RECORDS FOR PROCESSING:
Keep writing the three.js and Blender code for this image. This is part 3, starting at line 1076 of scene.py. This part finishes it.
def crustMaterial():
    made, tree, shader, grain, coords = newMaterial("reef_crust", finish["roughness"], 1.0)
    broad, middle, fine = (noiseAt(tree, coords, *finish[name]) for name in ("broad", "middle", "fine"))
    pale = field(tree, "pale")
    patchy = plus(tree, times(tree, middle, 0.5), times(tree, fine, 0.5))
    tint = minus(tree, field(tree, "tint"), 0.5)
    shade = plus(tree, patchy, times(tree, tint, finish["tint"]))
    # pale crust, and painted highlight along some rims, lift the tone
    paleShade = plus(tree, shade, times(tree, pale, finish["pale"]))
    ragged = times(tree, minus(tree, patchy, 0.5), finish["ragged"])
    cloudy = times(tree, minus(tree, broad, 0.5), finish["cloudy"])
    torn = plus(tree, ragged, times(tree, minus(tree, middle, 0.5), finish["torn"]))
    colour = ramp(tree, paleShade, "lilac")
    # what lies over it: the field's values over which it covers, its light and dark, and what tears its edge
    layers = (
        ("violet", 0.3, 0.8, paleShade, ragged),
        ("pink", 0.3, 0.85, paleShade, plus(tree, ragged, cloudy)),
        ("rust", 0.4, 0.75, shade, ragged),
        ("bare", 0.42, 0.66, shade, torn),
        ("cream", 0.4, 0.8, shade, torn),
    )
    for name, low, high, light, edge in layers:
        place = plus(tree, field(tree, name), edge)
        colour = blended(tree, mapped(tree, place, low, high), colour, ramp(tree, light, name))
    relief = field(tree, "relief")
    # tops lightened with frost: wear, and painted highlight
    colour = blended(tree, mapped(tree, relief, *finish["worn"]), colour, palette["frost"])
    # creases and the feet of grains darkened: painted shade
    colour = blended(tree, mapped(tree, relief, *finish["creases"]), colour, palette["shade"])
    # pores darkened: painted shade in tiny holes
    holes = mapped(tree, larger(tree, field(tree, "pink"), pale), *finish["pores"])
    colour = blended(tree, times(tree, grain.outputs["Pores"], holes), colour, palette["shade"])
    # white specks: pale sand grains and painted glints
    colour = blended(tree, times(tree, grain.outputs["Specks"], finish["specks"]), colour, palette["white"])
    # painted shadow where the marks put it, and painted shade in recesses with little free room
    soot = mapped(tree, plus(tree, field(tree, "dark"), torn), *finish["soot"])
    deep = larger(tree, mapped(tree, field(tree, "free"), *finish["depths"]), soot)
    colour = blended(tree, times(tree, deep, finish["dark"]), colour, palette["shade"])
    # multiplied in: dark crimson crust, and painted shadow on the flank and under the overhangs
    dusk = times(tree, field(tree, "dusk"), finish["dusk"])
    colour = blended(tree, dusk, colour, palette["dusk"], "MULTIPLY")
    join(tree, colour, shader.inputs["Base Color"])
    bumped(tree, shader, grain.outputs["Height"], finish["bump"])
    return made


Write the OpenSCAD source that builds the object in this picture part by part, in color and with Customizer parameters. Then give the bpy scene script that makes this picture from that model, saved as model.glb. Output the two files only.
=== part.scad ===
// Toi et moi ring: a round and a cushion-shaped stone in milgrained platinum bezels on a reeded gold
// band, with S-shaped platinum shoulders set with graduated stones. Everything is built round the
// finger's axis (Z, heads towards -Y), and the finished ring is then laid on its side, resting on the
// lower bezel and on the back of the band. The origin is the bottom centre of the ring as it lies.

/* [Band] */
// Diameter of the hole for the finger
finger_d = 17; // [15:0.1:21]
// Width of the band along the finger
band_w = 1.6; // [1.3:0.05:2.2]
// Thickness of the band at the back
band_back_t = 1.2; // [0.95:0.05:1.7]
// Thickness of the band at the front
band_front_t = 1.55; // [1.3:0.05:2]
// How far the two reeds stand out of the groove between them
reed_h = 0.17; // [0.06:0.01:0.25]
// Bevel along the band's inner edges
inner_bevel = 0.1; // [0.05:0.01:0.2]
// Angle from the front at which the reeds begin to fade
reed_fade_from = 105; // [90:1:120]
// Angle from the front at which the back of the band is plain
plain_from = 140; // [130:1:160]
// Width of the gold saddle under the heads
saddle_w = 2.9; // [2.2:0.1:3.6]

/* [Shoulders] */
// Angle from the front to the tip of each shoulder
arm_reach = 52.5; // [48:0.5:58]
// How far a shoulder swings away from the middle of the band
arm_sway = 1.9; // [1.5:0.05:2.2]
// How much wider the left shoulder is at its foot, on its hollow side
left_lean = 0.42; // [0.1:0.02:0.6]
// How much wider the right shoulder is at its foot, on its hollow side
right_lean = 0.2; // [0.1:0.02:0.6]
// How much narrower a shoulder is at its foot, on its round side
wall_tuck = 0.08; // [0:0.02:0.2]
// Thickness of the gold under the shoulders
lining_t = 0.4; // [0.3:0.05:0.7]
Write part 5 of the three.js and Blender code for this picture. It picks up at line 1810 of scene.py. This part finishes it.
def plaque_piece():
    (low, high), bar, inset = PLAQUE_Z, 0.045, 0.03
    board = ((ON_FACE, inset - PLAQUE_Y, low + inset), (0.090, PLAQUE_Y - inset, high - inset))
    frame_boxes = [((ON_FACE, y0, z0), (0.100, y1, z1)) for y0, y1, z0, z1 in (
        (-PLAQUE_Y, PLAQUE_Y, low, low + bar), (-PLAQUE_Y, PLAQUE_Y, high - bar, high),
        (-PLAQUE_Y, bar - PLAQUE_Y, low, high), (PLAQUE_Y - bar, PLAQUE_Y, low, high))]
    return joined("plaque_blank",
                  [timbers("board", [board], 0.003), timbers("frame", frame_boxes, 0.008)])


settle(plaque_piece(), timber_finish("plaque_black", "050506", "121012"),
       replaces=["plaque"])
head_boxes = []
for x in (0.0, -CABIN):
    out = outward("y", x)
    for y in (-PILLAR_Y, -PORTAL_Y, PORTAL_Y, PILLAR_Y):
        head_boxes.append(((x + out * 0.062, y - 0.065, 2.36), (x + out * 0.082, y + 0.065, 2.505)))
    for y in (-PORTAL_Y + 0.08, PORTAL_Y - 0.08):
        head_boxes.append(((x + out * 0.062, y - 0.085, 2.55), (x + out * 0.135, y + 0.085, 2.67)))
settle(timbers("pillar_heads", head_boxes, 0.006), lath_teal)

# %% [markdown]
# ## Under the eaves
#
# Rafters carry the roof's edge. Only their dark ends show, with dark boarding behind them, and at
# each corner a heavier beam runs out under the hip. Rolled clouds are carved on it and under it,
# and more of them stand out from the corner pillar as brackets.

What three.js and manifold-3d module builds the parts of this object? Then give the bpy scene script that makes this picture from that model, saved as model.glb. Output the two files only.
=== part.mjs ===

PROBLEM: Which lines contain the word "Blender"? Copy each one.

CORRECT RESPONSE:
Keep writing the three.js and Blender code for this image. This is part 3, starting at line 1076 of scene.py. This part finishes it.
Write part 5 of the three.js and Blender code for this picture. It picks up at line 1810 of scene.py. This part finishes it.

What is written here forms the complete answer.